**Task description**: Would you restate all the data that follows, word for word?

**Source excerpt**:
####
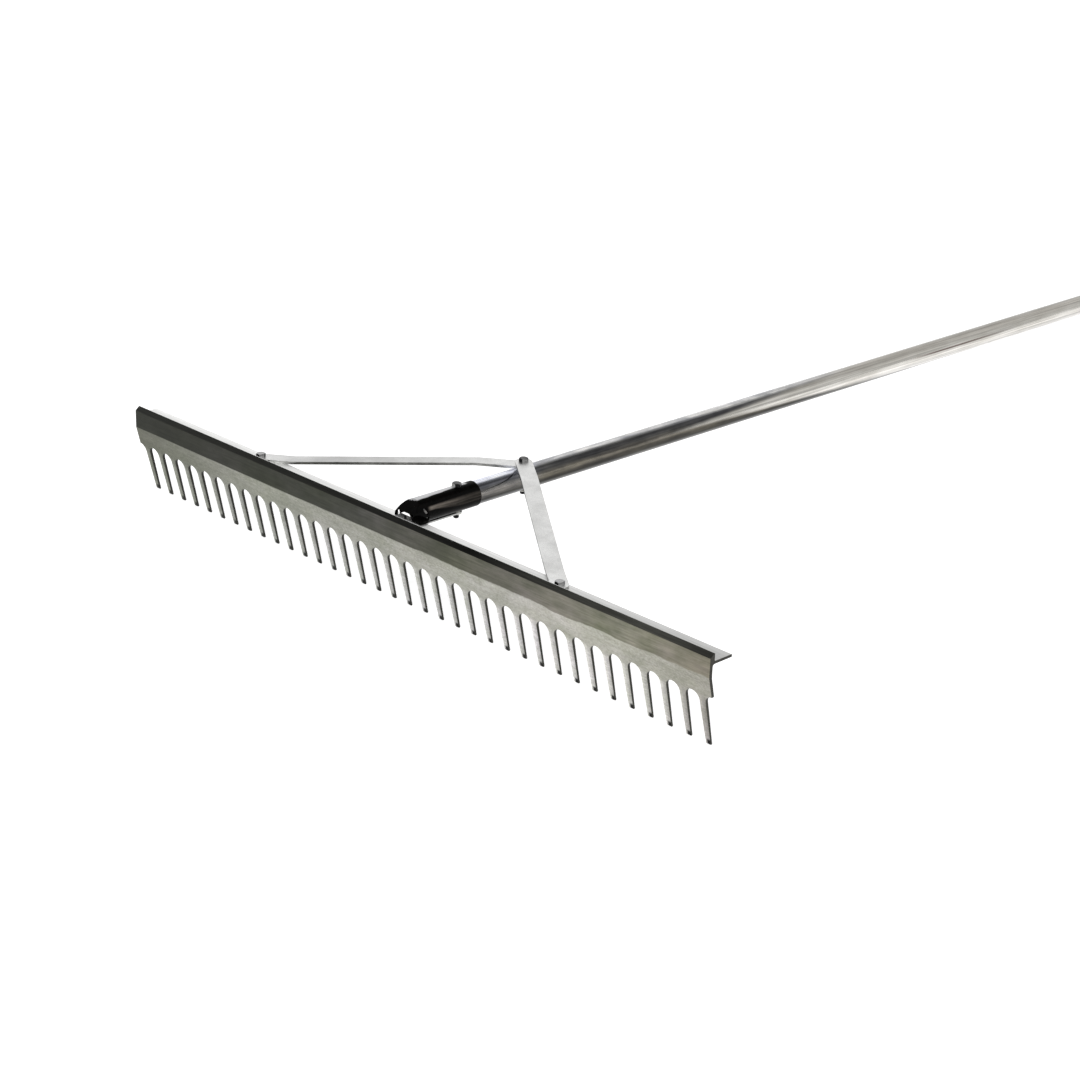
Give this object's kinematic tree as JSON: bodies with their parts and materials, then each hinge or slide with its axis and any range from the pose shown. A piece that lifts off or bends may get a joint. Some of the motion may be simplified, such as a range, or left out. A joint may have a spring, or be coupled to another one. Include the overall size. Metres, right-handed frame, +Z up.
{
  "type": "infield rake",
  "caption": "Wide aluminium rake head with punched teeth and a stiffening flange, on a long tube handle held by a socket bracket and two flat braces.",
  "frame": {"origin": "on the floor that the rake lies on, at the middle of its box: half way along the head and half way along its whole length", "axes": "+Z up, +Y back along the handle towards the grip, +X along the head to the right as seen by someone facing the blade"},
  "size_m": [0.9144, 1.856, 0.1158],
  "materials": {
    "head_aluminium": "mill finish with fine drawing lines along its length",
    "tube_aluminium": "polished drawn tube",
    "brace_aluminium": "fine brushed flat bar",
    "black_paint": "gloss black enamel on pressed steel",
    "dark_steel": "dark zinc plate",
    "zinc_steel": "bright zinc plate",
    "grip_vinyl": "soft matt black vinyl",
    "plug_plastic": "moulded plastic"
  },
  "bodies": {
    "root": {"rake_head": "head_aluminium", "socket_bracket": "black_paint", "socket_strap": "brace_aluminium", "handle_tube": "tube_aluminium", "handle_grip": "grip_vinyl", "tube_plug": "plug_plastic", "left_brace": "brace_aluminium", "right_brace": "brace_aluminium", "apex_bolt": "dark_steel", "apex_insert": "zinc_steel", "socket_bolt": "dark_steel", "socket_insert": "zinc_steel", "strap_bolt": "dark_steel", "strap_washer": "zinc_steel", "strap_spring_washer": "dark_steel", "strap_nut": "zinc_steel", "brace_bolts": "dark_steel", "brace_washers": "zinc_steel", "brace_spring_washers": "dark_steel", "brace_nuts": "zinc_steel"}
  },
  "joints": []
}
####
**Exercise response**:
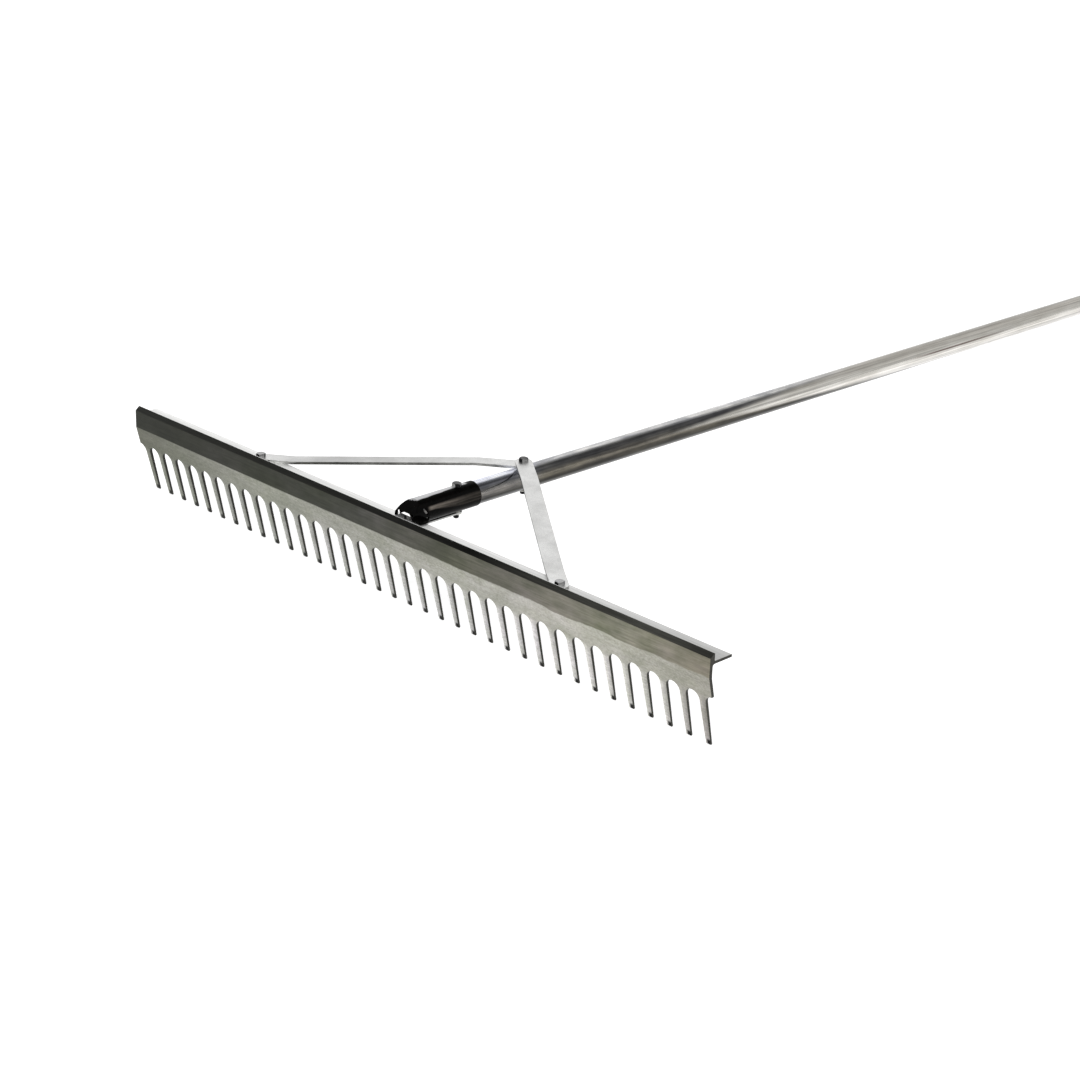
Give this object's kinematic tree as JSON: bodies with their parts and materials, then each hinge or slide with its axis and any range from the pose shown. A piece that lifts off or bends may get a joint. Some of the motion may be simplified, such as a range, or left out. A joint may have a spring, or be coupled to another one. Include the overall size. Metres, right-handed frame, +Z up.
{
  "type": "infield rake",
  "caption": "Wide aluminium rake head with punched teeth and a stiffening flange, on a long tube handle held by a socket bracket and two flat braces.",
  "frame": {"origin": "on the floor that the rake lies on, at the middle of its box: half way along the head and half way along its whole length", "axes": "+Z up, +Y back along the handle towards the grip, +X along the head to the right as seen by someone facing the blade"},
  "size_m": [0.9144, 1.856, 0.1158],
  "materials": {
    "head_aluminium": "mill finish with fine drawing lines along its length",
    "tube_aluminium": "polished drawn tube",
    "brace_aluminium": "fine brushed flat bar",
    "black_paint": "gloss black enamel on pressed steel",
    "dark_steel": "dark zinc plate",
    "zinc_steel": "bright zinc plate",
    "grip_vinyl": "soft matt black vinyl",
    "plug_plastic": "moulded plastic"
  },
  "bodies": {
    "root": {"rake_head": "head_aluminium", "socket_bracket": "black_paint", "socket_strap": "brace_aluminium", "handle_tube": "tube_aluminium", "handle_grip": "grip_vinyl", "tube_plug": "plug_plastic", "left_brace": "brace_aluminium", "right_brace": "brace_aluminium", "apex_bolt": "dark_steel", "apex_insert": "zinc_steel", "socket_bolt": "dark_steel", "socket_insert": "zinc_steel", "strap_bolt": "dark_steel", "strap_washer": "zinc_steel", "strap_spring_washer": "dark_steel", "strap_nut": "zinc_steel", "brace_bolts": "dark_steel", "brace_washers": "zinc_steel", "brace_spring_washers": "dark_steel", "brace_nuts": "zinc_steel"}
  },
  "joints": []
}